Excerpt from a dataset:
------------------------------------

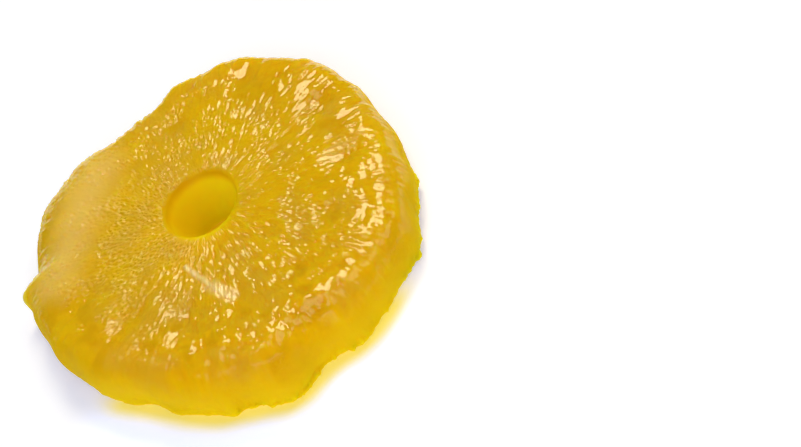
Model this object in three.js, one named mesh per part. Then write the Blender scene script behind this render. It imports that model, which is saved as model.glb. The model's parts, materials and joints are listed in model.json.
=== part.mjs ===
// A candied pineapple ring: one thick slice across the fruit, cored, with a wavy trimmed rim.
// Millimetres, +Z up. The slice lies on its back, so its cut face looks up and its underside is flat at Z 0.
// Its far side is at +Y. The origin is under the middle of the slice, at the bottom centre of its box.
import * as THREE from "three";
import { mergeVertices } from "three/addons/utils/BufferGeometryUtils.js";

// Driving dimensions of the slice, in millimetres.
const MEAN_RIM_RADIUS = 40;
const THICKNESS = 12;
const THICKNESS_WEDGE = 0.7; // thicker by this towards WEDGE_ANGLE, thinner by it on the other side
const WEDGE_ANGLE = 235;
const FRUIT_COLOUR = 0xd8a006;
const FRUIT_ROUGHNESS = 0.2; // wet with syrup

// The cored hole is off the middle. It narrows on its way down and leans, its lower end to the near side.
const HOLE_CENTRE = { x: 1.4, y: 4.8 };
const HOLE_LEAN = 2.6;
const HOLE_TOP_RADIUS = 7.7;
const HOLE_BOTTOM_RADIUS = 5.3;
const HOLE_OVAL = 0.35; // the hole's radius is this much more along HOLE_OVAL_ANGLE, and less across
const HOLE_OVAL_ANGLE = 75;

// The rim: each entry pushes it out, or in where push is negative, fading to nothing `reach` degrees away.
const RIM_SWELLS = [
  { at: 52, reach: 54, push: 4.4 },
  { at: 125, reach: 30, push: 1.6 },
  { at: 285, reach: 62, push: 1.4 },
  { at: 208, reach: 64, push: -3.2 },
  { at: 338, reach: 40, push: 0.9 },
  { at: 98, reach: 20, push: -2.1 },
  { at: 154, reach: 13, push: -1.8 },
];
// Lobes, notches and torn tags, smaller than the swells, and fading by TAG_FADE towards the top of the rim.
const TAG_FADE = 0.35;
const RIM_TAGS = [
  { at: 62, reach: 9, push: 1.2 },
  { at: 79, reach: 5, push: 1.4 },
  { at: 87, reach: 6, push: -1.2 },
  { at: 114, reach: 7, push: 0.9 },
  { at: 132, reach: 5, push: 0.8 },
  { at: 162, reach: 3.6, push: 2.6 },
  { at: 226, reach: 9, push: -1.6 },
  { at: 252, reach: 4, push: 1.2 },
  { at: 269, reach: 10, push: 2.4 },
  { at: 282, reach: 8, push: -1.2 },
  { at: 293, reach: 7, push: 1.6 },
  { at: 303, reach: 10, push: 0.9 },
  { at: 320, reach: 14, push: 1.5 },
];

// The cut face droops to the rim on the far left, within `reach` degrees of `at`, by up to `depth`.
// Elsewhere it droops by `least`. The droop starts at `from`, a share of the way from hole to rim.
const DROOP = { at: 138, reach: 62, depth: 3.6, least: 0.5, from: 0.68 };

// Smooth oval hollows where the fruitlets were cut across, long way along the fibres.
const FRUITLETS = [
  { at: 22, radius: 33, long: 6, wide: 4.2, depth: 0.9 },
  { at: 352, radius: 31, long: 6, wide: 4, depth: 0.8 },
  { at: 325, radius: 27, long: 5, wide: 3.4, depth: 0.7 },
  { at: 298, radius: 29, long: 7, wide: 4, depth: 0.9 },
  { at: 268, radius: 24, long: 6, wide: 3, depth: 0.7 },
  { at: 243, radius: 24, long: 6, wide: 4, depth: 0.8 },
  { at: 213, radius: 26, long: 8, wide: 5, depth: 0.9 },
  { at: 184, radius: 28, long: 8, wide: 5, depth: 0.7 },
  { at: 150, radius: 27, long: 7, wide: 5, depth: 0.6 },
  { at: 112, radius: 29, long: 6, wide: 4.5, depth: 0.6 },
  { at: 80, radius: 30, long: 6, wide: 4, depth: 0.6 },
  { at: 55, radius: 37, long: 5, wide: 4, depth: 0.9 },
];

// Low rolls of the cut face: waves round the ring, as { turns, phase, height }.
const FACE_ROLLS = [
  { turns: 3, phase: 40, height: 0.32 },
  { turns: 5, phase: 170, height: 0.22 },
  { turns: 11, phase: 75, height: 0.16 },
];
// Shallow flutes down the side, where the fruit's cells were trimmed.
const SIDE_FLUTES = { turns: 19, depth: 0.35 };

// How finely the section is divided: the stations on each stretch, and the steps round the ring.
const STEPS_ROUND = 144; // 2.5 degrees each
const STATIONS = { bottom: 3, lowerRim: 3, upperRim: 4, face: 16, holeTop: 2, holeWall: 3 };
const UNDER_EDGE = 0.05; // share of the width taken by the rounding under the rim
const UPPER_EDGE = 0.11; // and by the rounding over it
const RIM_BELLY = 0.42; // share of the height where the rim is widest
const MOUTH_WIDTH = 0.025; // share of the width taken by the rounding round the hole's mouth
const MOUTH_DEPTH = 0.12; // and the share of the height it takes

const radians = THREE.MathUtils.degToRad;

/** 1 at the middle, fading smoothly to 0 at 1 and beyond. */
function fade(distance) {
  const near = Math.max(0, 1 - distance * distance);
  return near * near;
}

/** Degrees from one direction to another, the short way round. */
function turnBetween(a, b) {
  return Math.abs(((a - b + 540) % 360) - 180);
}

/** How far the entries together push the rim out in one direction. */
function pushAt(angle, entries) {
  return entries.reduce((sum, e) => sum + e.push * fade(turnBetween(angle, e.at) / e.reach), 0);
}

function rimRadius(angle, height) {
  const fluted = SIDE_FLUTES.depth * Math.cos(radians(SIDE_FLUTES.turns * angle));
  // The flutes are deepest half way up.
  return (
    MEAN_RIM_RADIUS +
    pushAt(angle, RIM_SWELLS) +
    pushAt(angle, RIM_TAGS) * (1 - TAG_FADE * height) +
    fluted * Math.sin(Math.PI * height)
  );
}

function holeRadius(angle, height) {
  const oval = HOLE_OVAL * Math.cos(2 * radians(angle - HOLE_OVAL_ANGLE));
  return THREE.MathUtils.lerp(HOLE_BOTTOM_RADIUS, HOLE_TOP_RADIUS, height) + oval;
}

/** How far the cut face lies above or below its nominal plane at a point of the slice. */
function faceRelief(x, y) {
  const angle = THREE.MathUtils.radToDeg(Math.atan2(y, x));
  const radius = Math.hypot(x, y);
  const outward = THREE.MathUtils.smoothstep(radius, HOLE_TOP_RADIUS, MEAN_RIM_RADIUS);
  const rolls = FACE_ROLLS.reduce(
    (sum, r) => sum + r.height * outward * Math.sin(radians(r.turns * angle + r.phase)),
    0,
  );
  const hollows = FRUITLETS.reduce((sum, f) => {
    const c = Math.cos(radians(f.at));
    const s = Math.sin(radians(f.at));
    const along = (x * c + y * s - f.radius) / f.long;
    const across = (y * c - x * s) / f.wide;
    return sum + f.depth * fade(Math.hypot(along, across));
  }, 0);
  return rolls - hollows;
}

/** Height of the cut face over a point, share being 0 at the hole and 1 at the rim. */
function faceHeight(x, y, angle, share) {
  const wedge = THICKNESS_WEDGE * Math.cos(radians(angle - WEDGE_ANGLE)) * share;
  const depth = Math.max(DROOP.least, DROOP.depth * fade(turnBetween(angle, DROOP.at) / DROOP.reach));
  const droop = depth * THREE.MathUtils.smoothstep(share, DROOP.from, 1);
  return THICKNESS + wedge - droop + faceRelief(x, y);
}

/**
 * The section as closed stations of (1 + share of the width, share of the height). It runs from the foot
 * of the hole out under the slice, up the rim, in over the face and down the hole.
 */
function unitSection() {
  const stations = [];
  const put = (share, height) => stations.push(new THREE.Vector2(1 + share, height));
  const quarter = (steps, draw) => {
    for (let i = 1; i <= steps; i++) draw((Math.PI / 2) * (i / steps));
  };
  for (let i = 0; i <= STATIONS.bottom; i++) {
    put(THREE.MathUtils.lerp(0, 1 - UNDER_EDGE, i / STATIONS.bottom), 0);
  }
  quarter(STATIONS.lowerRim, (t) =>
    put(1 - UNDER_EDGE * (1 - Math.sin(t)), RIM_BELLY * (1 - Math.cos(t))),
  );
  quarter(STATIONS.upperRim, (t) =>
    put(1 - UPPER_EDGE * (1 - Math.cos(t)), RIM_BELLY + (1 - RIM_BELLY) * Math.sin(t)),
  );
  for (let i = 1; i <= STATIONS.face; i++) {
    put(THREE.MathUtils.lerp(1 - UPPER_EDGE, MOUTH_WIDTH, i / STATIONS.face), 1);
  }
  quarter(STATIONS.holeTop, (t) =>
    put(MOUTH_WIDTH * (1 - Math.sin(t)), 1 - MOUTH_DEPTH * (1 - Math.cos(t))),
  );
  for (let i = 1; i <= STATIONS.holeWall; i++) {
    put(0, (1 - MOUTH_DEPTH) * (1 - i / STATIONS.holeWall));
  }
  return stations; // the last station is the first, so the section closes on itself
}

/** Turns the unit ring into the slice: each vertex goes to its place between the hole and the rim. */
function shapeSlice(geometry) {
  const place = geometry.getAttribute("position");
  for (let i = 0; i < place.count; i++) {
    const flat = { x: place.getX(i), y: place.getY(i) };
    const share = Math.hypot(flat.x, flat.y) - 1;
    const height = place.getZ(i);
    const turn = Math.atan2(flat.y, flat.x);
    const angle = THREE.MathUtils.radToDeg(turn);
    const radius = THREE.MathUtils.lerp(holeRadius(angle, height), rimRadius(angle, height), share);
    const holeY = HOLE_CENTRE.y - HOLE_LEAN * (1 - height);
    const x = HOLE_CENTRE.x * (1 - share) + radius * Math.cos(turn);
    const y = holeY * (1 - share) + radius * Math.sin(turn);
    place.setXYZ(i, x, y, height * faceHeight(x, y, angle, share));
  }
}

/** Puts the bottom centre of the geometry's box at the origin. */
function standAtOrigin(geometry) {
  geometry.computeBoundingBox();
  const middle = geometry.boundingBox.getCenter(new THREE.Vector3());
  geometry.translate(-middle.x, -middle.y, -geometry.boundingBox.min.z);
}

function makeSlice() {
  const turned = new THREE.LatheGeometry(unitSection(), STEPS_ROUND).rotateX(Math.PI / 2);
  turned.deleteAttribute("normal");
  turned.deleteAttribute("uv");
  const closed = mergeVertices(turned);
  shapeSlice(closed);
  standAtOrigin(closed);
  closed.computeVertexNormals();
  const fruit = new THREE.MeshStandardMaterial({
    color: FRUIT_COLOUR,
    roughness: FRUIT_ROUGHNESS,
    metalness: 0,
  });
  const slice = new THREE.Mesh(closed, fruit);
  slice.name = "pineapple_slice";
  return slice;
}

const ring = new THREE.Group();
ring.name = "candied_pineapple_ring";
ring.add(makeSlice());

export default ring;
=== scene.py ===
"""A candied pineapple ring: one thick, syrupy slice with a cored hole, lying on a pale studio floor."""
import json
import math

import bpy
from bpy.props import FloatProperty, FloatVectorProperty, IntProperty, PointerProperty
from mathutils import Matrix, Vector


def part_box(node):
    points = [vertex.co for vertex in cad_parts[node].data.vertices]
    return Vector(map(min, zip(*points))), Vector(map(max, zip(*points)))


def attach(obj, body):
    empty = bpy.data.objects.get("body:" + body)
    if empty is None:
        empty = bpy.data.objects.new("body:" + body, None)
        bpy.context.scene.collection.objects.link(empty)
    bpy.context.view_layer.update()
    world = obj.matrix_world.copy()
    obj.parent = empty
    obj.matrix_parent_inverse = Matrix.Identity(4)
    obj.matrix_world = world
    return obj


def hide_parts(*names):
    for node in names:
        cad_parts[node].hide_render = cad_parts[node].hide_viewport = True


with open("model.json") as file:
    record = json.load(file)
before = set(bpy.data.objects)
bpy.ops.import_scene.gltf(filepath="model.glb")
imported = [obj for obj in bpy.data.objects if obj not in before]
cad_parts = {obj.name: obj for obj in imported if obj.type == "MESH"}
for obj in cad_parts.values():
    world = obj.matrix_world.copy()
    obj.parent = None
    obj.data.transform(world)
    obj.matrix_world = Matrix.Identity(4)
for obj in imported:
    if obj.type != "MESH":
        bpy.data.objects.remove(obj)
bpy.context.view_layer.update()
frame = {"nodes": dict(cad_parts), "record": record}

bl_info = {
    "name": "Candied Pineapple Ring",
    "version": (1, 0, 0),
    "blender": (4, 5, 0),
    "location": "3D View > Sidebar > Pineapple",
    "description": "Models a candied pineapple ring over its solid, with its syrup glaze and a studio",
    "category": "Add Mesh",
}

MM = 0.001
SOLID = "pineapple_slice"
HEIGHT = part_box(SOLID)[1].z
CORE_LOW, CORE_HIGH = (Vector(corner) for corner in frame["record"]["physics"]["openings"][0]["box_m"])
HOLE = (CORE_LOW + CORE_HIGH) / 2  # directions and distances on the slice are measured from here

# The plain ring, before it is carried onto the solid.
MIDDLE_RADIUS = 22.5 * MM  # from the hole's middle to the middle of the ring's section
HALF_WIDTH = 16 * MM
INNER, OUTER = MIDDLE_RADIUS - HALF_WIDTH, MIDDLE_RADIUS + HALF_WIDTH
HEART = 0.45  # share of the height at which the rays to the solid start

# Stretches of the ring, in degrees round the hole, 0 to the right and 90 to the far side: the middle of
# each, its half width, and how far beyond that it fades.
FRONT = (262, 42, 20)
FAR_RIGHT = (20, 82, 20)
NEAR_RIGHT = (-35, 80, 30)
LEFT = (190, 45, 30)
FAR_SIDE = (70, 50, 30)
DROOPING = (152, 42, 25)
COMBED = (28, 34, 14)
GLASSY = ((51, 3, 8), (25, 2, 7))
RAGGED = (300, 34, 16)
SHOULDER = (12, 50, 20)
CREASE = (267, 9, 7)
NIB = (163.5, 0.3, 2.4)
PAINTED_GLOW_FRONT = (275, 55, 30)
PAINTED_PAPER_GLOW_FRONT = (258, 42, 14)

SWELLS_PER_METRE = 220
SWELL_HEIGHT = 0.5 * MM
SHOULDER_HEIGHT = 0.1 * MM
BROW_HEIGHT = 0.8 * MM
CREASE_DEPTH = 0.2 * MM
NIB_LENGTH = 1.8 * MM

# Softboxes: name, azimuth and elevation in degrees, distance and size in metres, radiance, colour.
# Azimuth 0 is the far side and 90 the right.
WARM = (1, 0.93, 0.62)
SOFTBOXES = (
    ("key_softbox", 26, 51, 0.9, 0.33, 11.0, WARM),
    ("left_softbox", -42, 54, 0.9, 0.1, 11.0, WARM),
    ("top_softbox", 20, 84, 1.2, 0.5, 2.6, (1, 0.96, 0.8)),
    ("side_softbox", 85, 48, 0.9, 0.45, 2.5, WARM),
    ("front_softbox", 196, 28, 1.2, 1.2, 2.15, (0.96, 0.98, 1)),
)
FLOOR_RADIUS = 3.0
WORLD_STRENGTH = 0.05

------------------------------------

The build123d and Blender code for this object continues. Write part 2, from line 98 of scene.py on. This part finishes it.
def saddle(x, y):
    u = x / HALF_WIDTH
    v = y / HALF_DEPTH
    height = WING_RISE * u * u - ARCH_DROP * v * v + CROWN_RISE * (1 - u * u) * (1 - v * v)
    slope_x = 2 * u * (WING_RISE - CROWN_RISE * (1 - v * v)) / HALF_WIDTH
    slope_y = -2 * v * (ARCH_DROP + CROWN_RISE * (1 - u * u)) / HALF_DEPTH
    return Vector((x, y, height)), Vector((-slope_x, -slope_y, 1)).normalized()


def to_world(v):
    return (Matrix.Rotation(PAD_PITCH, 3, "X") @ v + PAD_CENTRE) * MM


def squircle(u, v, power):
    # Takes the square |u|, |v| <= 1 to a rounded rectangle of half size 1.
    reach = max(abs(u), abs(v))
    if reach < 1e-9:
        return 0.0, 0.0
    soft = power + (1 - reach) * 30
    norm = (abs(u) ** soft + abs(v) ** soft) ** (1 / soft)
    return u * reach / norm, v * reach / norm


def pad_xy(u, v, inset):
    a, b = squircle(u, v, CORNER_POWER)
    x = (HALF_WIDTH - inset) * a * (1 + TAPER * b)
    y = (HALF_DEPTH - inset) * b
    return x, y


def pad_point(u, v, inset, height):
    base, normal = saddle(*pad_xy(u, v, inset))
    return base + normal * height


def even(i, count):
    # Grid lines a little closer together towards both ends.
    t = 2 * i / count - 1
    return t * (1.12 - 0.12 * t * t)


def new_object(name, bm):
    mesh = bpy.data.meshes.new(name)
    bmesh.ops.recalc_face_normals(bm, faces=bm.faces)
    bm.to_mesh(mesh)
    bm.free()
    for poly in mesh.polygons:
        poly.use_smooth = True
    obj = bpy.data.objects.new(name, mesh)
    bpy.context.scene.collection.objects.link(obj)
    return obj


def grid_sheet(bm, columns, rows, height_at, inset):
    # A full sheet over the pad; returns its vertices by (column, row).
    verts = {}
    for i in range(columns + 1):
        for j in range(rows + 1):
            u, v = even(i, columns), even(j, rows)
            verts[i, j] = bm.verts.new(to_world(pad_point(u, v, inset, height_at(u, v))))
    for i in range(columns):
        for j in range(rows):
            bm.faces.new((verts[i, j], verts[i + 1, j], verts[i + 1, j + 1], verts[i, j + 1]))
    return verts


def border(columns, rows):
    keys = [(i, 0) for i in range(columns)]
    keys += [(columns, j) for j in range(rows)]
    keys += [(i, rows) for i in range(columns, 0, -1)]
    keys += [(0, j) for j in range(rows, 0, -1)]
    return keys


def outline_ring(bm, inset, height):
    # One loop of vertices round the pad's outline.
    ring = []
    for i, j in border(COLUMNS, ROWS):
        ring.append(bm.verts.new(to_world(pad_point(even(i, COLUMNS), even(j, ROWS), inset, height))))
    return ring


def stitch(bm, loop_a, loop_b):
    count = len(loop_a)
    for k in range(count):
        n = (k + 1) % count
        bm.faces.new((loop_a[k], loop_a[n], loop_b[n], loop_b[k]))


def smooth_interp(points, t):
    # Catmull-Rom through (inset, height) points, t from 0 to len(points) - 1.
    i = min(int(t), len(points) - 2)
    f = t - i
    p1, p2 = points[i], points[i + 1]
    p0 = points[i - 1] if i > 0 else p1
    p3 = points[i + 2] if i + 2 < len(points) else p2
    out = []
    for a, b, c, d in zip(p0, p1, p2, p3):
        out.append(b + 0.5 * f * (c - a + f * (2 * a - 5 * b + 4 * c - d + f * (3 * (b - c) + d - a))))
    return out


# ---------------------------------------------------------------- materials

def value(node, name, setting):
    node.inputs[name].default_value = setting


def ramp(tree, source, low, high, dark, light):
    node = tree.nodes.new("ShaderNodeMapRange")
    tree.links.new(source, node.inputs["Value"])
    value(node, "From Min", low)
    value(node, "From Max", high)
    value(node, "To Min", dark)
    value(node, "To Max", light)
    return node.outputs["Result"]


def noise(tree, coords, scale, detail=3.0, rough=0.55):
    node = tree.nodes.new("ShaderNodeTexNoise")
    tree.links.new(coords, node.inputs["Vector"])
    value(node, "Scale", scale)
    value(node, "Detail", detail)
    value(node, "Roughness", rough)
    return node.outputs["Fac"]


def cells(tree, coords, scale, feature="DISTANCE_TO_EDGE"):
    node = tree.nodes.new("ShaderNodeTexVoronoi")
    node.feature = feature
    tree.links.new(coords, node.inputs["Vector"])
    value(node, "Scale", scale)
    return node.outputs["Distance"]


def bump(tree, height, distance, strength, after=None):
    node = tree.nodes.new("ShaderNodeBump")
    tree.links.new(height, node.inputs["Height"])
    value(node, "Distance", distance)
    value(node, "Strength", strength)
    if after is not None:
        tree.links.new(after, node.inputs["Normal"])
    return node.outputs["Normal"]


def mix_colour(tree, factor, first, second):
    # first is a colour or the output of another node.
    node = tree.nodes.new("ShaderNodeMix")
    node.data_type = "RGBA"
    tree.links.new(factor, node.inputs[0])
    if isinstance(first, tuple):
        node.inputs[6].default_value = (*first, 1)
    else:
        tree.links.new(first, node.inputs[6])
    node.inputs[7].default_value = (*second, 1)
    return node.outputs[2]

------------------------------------

» Task
Which lines above run from the one containing "obj.matrix_world = world" down to the one containing "imported = [obj"? Repeat exactly those, both ends included, and nothing else.

» Solved exercise
    obj.matrix_world = world
    return obj


def hide_parts(*names):
    for node in names:
        cad_parts[node].hide_render = cad_parts[node].hide_viewport = True


with open("model.json") as file:
    record = json.load(file)
before = set(bpy.data.objects)
bpy.ops.import_scene.gltf(filepath="model.glb")
imported = [obj for obj in bpy.data.objects if obj not in before]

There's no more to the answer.